ENG 391: Authors: Advanced Topics: Dickens & Tolstoy (Professor Csicsery-Ronay)
The Great Novel: This course is devoted to two of the great social novelists of 19th century Europe. The novel was long considered the most ambitious and exemplary literary genre of the period, yet because of their length, such novels are rarely studied in the classroom. We will read three works, two by Charles Dickens (Great Expectations and Our Mutual Friend) and one by Lev Tolstoy (War and Peace). We will submit each to intensive, careful reading, with special attention to their historical contexts, their artistic architecture, and their philosophical implications.

ENG 394: Litertaure and Hisotry: Advanced Topics: Cosmo Global Lit Anthro (Professors Alvarez & Bhan)

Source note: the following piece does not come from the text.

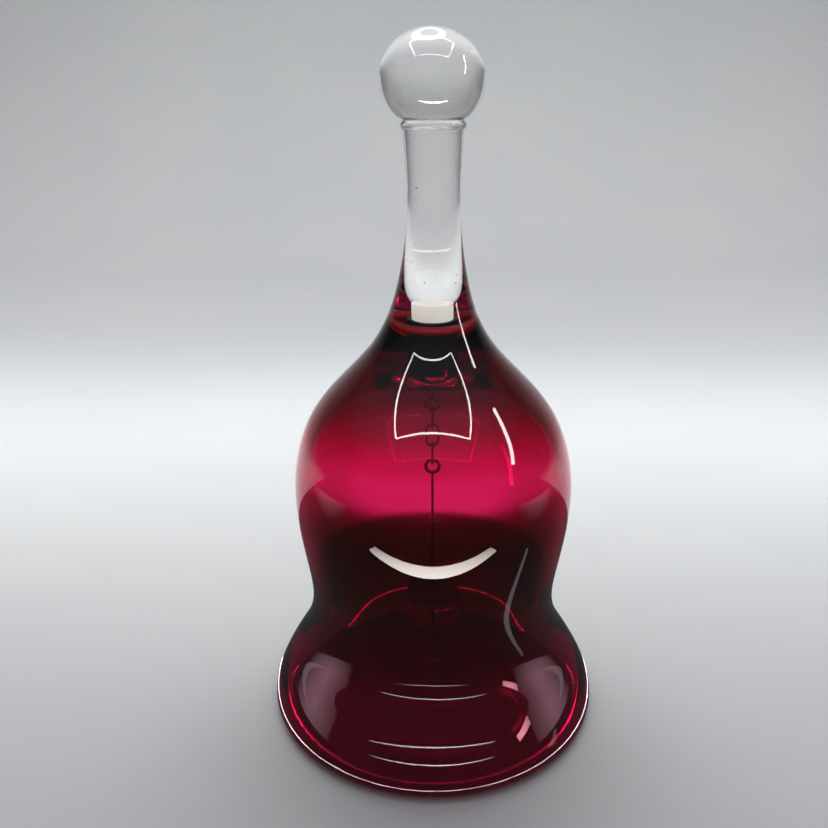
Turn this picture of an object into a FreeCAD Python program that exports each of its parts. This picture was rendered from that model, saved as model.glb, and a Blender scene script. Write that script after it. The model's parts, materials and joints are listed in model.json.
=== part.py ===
import FreeCAD, Part
import math
import os

# Hand-blown glass table bell: ruby shell, clear handle, clapper on a short chain.
# Millimetres. The origin is the centre of the rim plane and +Z runs up the handle.

Vec = FreeCAD.Vector
AXIS = Vec(0, 0, 1)

# ---- overall sizes
TOTAL_H = 150.0          # rim plane to the top of the ball
LIP_R = 38.3             # widest radius of the lip
BULB_R = 31.05           # widest radius of the bulb
BULB_Z = 56.5
WAIST_R = 28.15          # narrow waist between bulb and skirt
WAIST_Z = 27.5

# ---- lip: rounded outside, ground flat underneath
LIP_Z = 2.7              # height of the widest point of the lip
FOOT_OUT = 36.9          # flat ring the bell stands on
FOOT_IN = 36.0
LIP_IN = 35.2            # inside radius just above the lip
LIP_IN_Z = 1.0

# ---- crown: where the clear handle is melted into the ruby shell
JOIN_Z = 93.6
JOIN_R = 9.85
RUBY_EDGE_R = 9.4        # the ruby is a thin skin over clear glass at the join
CORE_Z = 83.5            # bottom of the clear core inside the ruby crown
ROOF_Z = 81.3            # roof of the inside, flat round the anchor
ROOF_R = 6.5
BORE_R = 3.8
BORE_TOP = 92.8
PLUG_R = 3.0             # narrower end of the bore, filled with cement
PLUG_TOP = 96.4

# ---- handle and ball
STEM_R = 5.45
STEM_Z = 118.6
NECK_Z = 133.0           # groove between collar and ball
NECK_R = 6.0
COLLAR_R = 6.45
BALL_R = 10.4
BALL_HALF_H = 9.4
BALL_Z = TOTAL_H - BALL_HALF_H

# ---- anchor in the crown
FLANGE_R = 5.6
FLANGE_T = 1.2
EYE_R = 1.5              # centre-line radius of both eyes
EYE_WIRE = 0.4
EYE_SHANK_TOP = 87.0

# ---- chain
LINKS = 3
LINK_WIRE = 0.3
LINK_IN_W = 2.0          # clear width inside a link
PITCH = 4.2
PLAY = 0.12              # free space where two links bear on each other
HOOK_Z = 74.2            # centre of the wire the first link hangs on

# ---- clapper
CLAPPER_R = 7.2
CLAPPER_Z = 24.0
PIN_R = 0.3
CAP_R = 2.3
CAP_T = 1.0
BEAD_R = 1.3
SEAT_R = 1.6             # flat on the ball under the cap and over the bead


def spline(points, start=None, end=None):
    curve = Part.BSplineCurve()
    pts = [Vec(r, 0, z) for r, z in points]
    if start is None:
        curve.interpolate(pts)
    else:
        curve.interpolate(Points=pts, InitialTangent=Vec(*start), FinalTangent=Vec(*end))
    return curve.toShape()


def line(a, b):
    return Part.makeLine(Vec(a[0], 0, a[1]), Vec(b[0], 0, b[1]))


def arc(a, mid, b):
    return Part.Arc(Vec(a[0], 0, a[1]), Vec(mid[0], 0, mid[1]), Vec(b[0], 0, b[1])).toShape()


def round_to_wall(foot_r, wall_r, wall_z):
    """Arc from the ground foot up to a wall, upright where it meets the wall."""
    run = foot_r - wall_r
    radius = (run ** 2 + wall_z ** 2) / (2 * abs(run))
    centre = wall_r + math.copysign(radius, run)
    side = math.copysign(1, -run)
    half = math.atan2(wall_z, side * (foot_r - centre)) / 2
    mid = (centre + side * radius * math.cos(half), wall_z - radius * math.sin(half))
    return arc((foot_r, 0), mid, (wall_r, wall_z))


def turned(edges):
    """Solid made by turning a closed outline, drawn in the XZ plane, about Z."""
    face = Part.Face(Part.Wire(Part.__sortEdges__(edges)))
    solid = face.revolve(Vec(0, 0, 0), AXIS, 360)
    if solid.Volume < 0:
        solid.reverse()
    return solid


def core_side():
    """Face where clear and ruby glass are fused, from the join down to the bore."""
    return spline([(RUBY_EDGE_R, JOIN_Z), (10.6, 90.4), (12.4, 87.6), (12.9, 85.6),
                   (10.6, 84.0), (BORE_R, CORE_Z)], start=(0.4, 0, -1), end=(-1, 0, 0))


def bell_body():
    """Ruby shell: dome skirt, waist, bulb and a thick solid crown."""
    outer = spline(
        [(LIP_R, LIP_Z), (36.9, 8.0), (33.6, 14.0), (29.9, 20.5), (WAIST_R, WAIST_Z),
         (29.1, 38.5), (30.6, 48.0), (BULB_R, BULB_Z), (29.9, 64.5), (27.2, 71.5),
         (22.4, 78.0), (16.6, 84.0), (12.2, 89.3), (JOIN_R, JOIN_Z)],
        start=(0, 0, 1), end=(-0.46, 0, 1))
    inner = spline(
        [(LIP_IN, LIP_IN_Z), (34.2, 7.0), (30.9, 13.3), (27.4, 20.0), (25.8, 27.5),
         (26.7, 38.5), (28.1, 48.0), (28.5, 56.5), (27.0, 63.5), (23.8, 69.8),
         (18.2, 75.6), (11.8, 79.8), (ROOF_R, ROOF_Z)],
        start=(0, 0, 1), end=(-1, 0, 0))
    lip_out = round_to_wall(FOOT_OUT, LIP_R, LIP_Z)
    lip_in = round_to_wall(FOOT_IN, LIP_IN, LIP_IN_Z)
    return turned([
        lip_out, outer,
        line((JOIN_R, JOIN_Z), (RUBY_EDGE_R, JOIN_Z)),
        core_side(),
        line((BORE_R, CORE_Z), (BORE_R, ROOF_Z)),
        line((BORE_R, ROOF_Z), (ROOF_R, ROOF_Z)),
        inner, lip_in,
        line((FOOT_IN, 0), (FOOT_OUT, 0)),
    ])


def handle_stem():
    """Clear flared handle; its foot fills the crown inside the ruby skin."""
    side = spline(
        [(JOIN_R, JOIN_Z), (8.0, 98.8), (6.65, 105.0), (5.8, 111.5), (STEM_R, STEM_Z),
         (5.75, 126.0), (NECK_R, 131.4)],
        start=(-0.46, 0, 1), end=(0.05, 0, 1))
    return turned([
        side,
        arc((NECK_R, 131.4), (COLLAR_R, 132.2), (NECK_R, NECK_Z)),
        line((NECK_R, NECK_Z), (0, NECK_Z)),
        line((0, NECK_Z), (0, PLUG_TOP)),
        line((0, PLUG_TOP), (PLUG_R, PLUG_TOP)),
        line((PLUG_R, PLUG_TOP), (PLUG_R, BORE_TOP)),
        line((PLUG_R, BORE_TOP), (BORE_R, BORE_TOP)),
        line((BORE_R, BORE_TOP), (BORE_R, CORE_Z)),
        core_side(),
        line((RUBY_EDGE_R, JOIN_Z), (JOIN_R, JOIN_Z)),
    ])


def ball_finial():
    """Slightly flattened clear ball, cut flat where it sits on the collar."""
    low = math.asin((NECK_Z - BALL_Z) / BALL_HALF_H)
    steps = [low + (math.pi / 2 - low) * i / 8 for i in range(9)]
    oval = [(BALL_R * math.cos(a), BALL_Z + BALL_HALF_H * math.sin(a)) for a in steps]
    start = (-BALL_R * math.sin(low), 0, BALL_HALF_H * math.cos(low))
    return turned([
        spline(oval, start=start, end=(-1, 0, 0)),
        line((0, TOTAL_H), (0, NECK_Z)),
        line((0, NECK_Z), oval[0]),
    ])


def crown_cement():
    """White cement in the narrow end of the bore, on top of the ferrule."""
    return Part.makeCylinder(PLUG_R, PLUG_TOP - BORE_TOP, Vec(0, 0, BORE_TOP), AXIS)


def crown_ferrule():
    """Dark metal ferrule with a flange against the roof of the inside."""
    barrel = Part.makeCylinder(BORE_R, BORE_TOP - ROOF_Z, Vec(0, 0, ROOF_Z), AXIS)
    flange = Part.makeCylinder(FLANGE_R, FLANGE_T, Vec(0, 0, ROOF_Z - FLANGE_T), AXIS)
    rim = [e for e in flange.Edges if abs(e.BoundBox.ZMin - (ROOF_Z - FLANGE_T)) < 0.01
           and e.BoundBox.XLength > FLANGE_R]
    flange = flange.makeFillet(0.5, rim)
    low = ROOF_Z - FLANGE_T - 1
    hole = Part.makeCylinder(EYE_WIRE, EYE_SHANK_TOP - low, Vec(0, 0, low), AXIS)
    return barrel.fuse(flange).cut(hole).removeSplitter()


def eye(ring_z, shank_low, shank_high, across):
    """Wire ring with a straight shank; across is the axis through the ring."""
    ring = Part.makeTorus(EYE_R, EYE_WIRE, Vec(0, 0, ring_z), across)
    shank = Part.makeCylinder(EYE_WIRE, shank_high - shank_low, Vec(0, 0, shank_low), AXIS)
    return ring.fuse(shank).removeSplitter()


def hanger_eye():
    """Fixed eye; the first link hangs on the wire that runs along X at HOOK_Z."""
    ring_z = HOOK_Z + EYE_R
    return eye(ring_z, ring_z + EYE_R - 0.2, EYE_SHANK_TOP, Vec(0, 1, 0))


def chain_link(number):
    """Oval link; odd links lie in the YZ plane and even links in the XZ plane."""
    hook = HOOK_Z - PITCH * (number - 1)
    carrier = EYE_WIRE if number == 1 else LINK_WIRE
    top = hook + carrier + PLAY + LINK_WIRE
    bottom = HOOK_Z - PITCH * number
    half = LINK_IN_W / 2 + LINK_WIRE
    high = top - half
    low = bottom + half
    path = Part.Wire([
        Part.makeLine(Vec(half, 0, low), Vec(half, 0, high)),
        Part.Arc(Vec(half, 0, high), Vec(0, 0, top), Vec(-half, 0, high)).toShape(),
        Part.makeLine(Vec(-half, 0, high), Vec(-half, 0, low)),
        Part.Arc(Vec(-half, 0, low), Vec(0, 0, bottom), Vec(half, 0, low)).toShape(),
    ])
    ring = Part.Wire(Part.makeCircle(LINK_WIRE, Vec(half, 0, low), AXIS))
    link = path.makePipeShell([ring], True, False)
    if number % 2:
        link.rotate(Vec(0, 0, 0), AXIS, 90)
    return link


def clapper_ring_z():
    """Height of the clapper eye, which hangs on the last link."""
    last = HOOK_Z - PITCH * LINKS
    return last + LINK_WIRE + PLAY + EYE_WIRE - EYE_R


def clapper_pin():
    """Long straight wire with an eye on top; it carries the clapper ball."""
    ring_z = clapper_ring_z()
    ring = Part.makeTorus(EYE_R, EYE_WIRE, Vec(0, 0, ring_z), Vec(0, 1, 0))
    if LINKS % 2 == 0:
        ring.rotate(Vec(0, 0, 0), AXIS, 90)
    low = CLAPPER_Z - CLAPPER_R - 0.4
    pin = Part.makeCylinder(PIN_R, ring_z - EYE_R - low, Vec(0, 0, low), AXIS)
    return ring.fuse(pin).removeSplitter()


def clapper_ball():
    """Glass ball, bored for the pin and dimpled flat under the cap and bead."""
    ball = Part.makeSphere(CLAPPER_R, Vec(0, 0, CLAPPER_Z))
    flat = math.sqrt(CLAPPER_R ** 2 - SEAT_R ** 2)
    keep = Part.makeCylinder(CLAPPER_R + 1, 2 * flat, Vec(0, 0, CLAPPER_Z - flat), AXIS)
    hole = Part.makeCylinder(PIN_R, 40, Vec(0, 0, CLAPPER_Z - 20), AXIS)
    return ball.common(keep).cut(hole)


def clapper_cap():
    """Small brass washer, domed, between the eye and the ball."""
    base = CLAPPER_Z + math.sqrt(CLAPPER_R ** 2 - SEAT_R ** 2)
    cap = turned([
        line((PIN_R, base), (CAP_R, base)),
        arc((CAP_R, base), (CAP_R - 0.35, base + 0.7 * CAP_T), (CAP_R - 1.2, base + CAP_T)),
        line((CAP_R - 1.2, base + CAP_T), (PIN_R, base + CAP_T)),
        line((PIN_R, base + CAP_T), (PIN_R, base)),
    ])
    return cap


def clapper_bead():
    """Brass bead riveted on the lower end of the pin."""
    top = CLAPPER_Z - math.sqrt(CLAPPER_R ** 2 - SEAT_R ** 2)
    bead = Part.makeSphere(BEAD_R, Vec(0, 0, top - 0.9))
    trim = Part.makeCylinder(BEAD_R + 1, 3, Vec(0, 0, top), AXIS)
    pin = Part.makeCylinder(PIN_R, 40, Vec(0, 0, CLAPPER_Z - CLAPPER_R - 0.4), AXIS)
    return bead.cut(trim).cut(pin)


os.makedirs("parts", exist_ok=True)

made = {
    "bell_body": bell_body(),
    "handle_stem": handle_stem(),
    "ball_finial": ball_finial(),
    "crown_cement": crown_cement(),
    "crown_ferrule": crown_ferrule(),
    "hanger_eye": hanger_eye(),
    "clapper_pin": clapper_pin(),
    "clapper_cap": clapper_cap(),
    "clapper_ball": clapper_ball(),
    "clapper_bead": clapper_bead(),
}
for n in range(1, LINKS + 1):
    made["chain_link_%d" % n] = chain_link(n)

for name, shape in made.items():
    shape.exportStep("parts/%s.step" % name)
    box = shape.BoundBox
    print("%-15s valid %s solids %d vol %8.1f  z %.2f..%.2f  x %.2f..%.2f" % (
        name, shape.isValid(), len(shape.Solids), shape.Volume,
        box.ZMin, box.ZMax, box.XMin, box.XMax))
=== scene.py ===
import json
import math
import random

import bpy
import numpy as np
from mathutils import Matrix, Vector

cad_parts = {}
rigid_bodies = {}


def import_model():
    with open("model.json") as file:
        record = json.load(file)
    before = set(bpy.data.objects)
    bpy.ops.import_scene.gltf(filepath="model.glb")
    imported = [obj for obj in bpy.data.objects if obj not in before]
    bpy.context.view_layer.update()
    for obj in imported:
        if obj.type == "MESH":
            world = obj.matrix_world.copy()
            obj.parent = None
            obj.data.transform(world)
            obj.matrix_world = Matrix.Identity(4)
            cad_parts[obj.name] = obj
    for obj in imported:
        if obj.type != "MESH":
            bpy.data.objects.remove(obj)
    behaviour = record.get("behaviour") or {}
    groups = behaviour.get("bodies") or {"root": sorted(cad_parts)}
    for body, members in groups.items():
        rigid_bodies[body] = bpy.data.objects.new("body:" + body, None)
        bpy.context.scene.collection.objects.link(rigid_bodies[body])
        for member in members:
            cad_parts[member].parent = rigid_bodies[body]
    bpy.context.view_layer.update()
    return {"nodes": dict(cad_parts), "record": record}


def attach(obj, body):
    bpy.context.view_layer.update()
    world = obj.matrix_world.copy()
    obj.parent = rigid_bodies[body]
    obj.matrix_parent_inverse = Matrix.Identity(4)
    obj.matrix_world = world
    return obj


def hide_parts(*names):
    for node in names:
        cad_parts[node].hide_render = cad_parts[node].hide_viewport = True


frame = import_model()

# The glass is drawn in millimetres. The stage, the lamps and the camera are in metres.
MM = 0.001
TURN = 2 * math.pi
rng = random.Random(7)
scene = bpy.context.scene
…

This class will be looking at literary, anthropological, and philosophical accounts of globalization and cosmopolitanism. Roughly, the first half of the class will provide a historical introduction to these concepts, with readings from such authors as John Dryden, Joseph Addison, Jonathan Swift, and others, along with early theoretical accounts in the work of Adam Smith, Immanuel Kant, and Karl Marx. The second half of the course will tackle recent anthropological work on these concepts, and we will use the insights we gain from them to examine contemporary literary
representations of cosmopolitanism and globalization in such authors as Rabindranath Tagore, Amitav Ghosh, Pramoedya Ananta Toer, and others. The course will be challenging but rewarding.